Britain's defense ministry said Ukrainian counter-attacks are underway near Kyiv and a Pentagon official said Ukrainian forces were also attempting to recapture Kherson, the only major city held by Russian invasion troops.
Ambulances rushed more people out of the devastated commuter town of Irpin, northwest of Kyiv on Friday, AFP journalists said, as Ukrainian forces tried to push back Russian forces.
A giant pall of black smoke rose from the direction of Irpin, scene of some of the war's heaviest fighting, while shell explosions echoed off nearby apartment blocks.
Paramedics took one elderly woman with a waxen face out of an ambulance on a bloodstained stretcher, as the sound of blasts and air raid sirens could be heard late into the night across the capital.
- Chemical weapons warning -
As the Russian war machine stumbles, Western officials are warning Putin could resort to chemical weapons.
In Brussels on Thursday for NATO, EU and G7 summits, Biden said the transatlantic alliance would "respond" if Putin does use chemical warfare -- though a top advisor stressed the US itself "has no intention of using chemical weapons".
Kremlin spokesman Dmitry Peskov accused Biden of seeking to "divert attention".

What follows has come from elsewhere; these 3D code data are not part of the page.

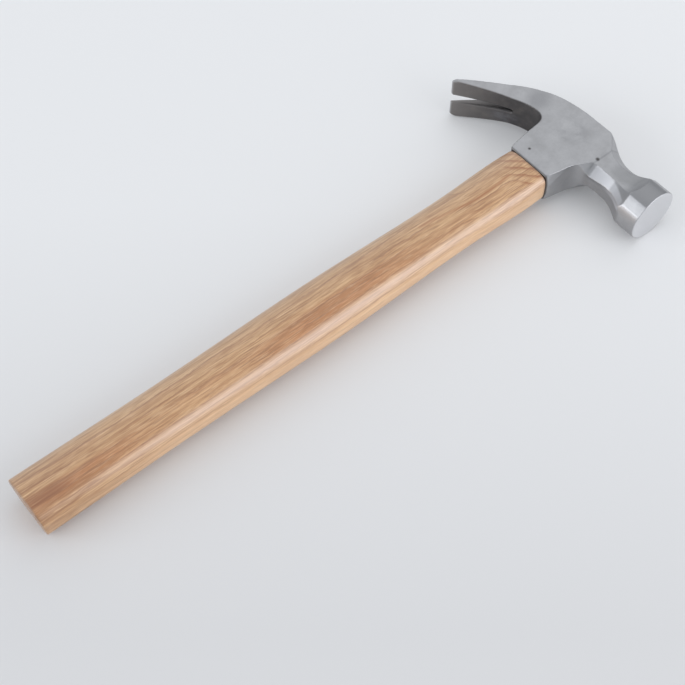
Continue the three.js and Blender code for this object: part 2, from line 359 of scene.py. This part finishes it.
def mesh_object(name, vertices, faces, normals=None):
    """A mesh object from bench-frame millimetres, smooth shaded."""
    if isinstance(faces, np.ndarray):
        faces = faces.tolist()
    mesh = bpy.data.meshes.new(name)
    mesh.from_pydata(((vertices + BENCH) / 1000).tolist(), [], faces)
    mesh.polygons.foreach_set("use_smooth", np.ones(len(mesh.polygons), bool))
    if normals is not None:
        mesh.normals_split_custom_set_from_vertices(normals.tolist())
    mesh.update()
    obj = bpy.data.objects.new(name, mesh)
    bpy.context.scene.collection.objects.link(obj)
    return obj


def point_attribute(obj, name, values):
    obj.data.attributes.new(name, "FLOAT", "POINT").data.foreach_set("value", values.astype(np.float32))


def make_head():
    def sample(xs, ys, zs):
        gx, gy = np.meshgrid(xs, ys, indexing="ij")
        side = outline_distance(SIDE, gx, gy)[:, :, None]
        throat = outline_distance(THROAT, gx, gy)[:, :, None]
        return head_distance(xs[:, None, None], ys[None, :, None], zs[None, None, :], side, throat)

    low = (-MARGIN, FACE_Y - MARGIN, -BELL_RADIUS - MARGIN)
    high = (HEAD_HEIGHT + MARGIN, CLAW_TIP_Y + MARGIN, BELL_RADIUS + MARGIN)
    vertices, quads = surface_nets(low, high, CELL, sample)
    for _ in range(2):
        slope = gradient(head_distance, vertices)
        steepness = np.maximum((slope ** 2).sum(1), 0.2)
        step = (head_distance(*vertices.T) / steepness)[:, None] * slope
        vertices = vertices - np.clip(step, -CELL, CELL)
    slope = gradient(head_distance, vertices, 0.05)
    normals = slope / np.linalg.norm(slope, axis=1)[:, None]
    head = mesh_object("steel_head", vertices, quads, normals)

    x, y, z = vertices.T
    throat = outline_distance(THROAT, x, y)
    concave = (1 - smooth_step(0.25, 0.75, throat)) * smooth_step(14.2, 16.5, y)
    inside_slot = 1 - smooth_step(0.15, 0.5, slot_distance(y, z, throat))
    point_attribute(head, "forged", np.maximum(concave, inside_slot))
    point_attribute(head, "face", 1 - smooth_step(FACE_Y + 0.25, FACE_Y + 0.6, y))
    return head


# ---- Handle and wedges -----------------------------------------------------------------------

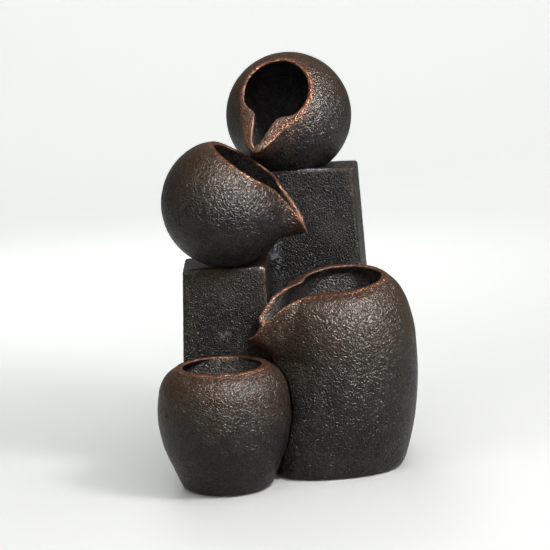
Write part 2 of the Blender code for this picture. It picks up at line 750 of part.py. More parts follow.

And Putin, whom Biden again branded a "war criminal", gave a speech Friday saying Russia was the victim, comparing Western boycotts to "Nazis in Germany".
- Energy strategy -
Earlier Friday, Biden and EU commission chief Ursula von der Leyen announced a joint energy task force seeking a way for Europe to break its energy dependence on Russia.
Germany, Moscow's biggest customer in Europe, said it would halve Russian oil imports by June and end all coal deliveries by autumn.
The effort to reorient Europe's energy supplies will take time and, together with sweeping sanctions aimed at isolating Russia's currency and industries, is already shocking Western economies.
But von der Leyen said the campaign is working, and "draining Putin's resources to finance this atrocious war".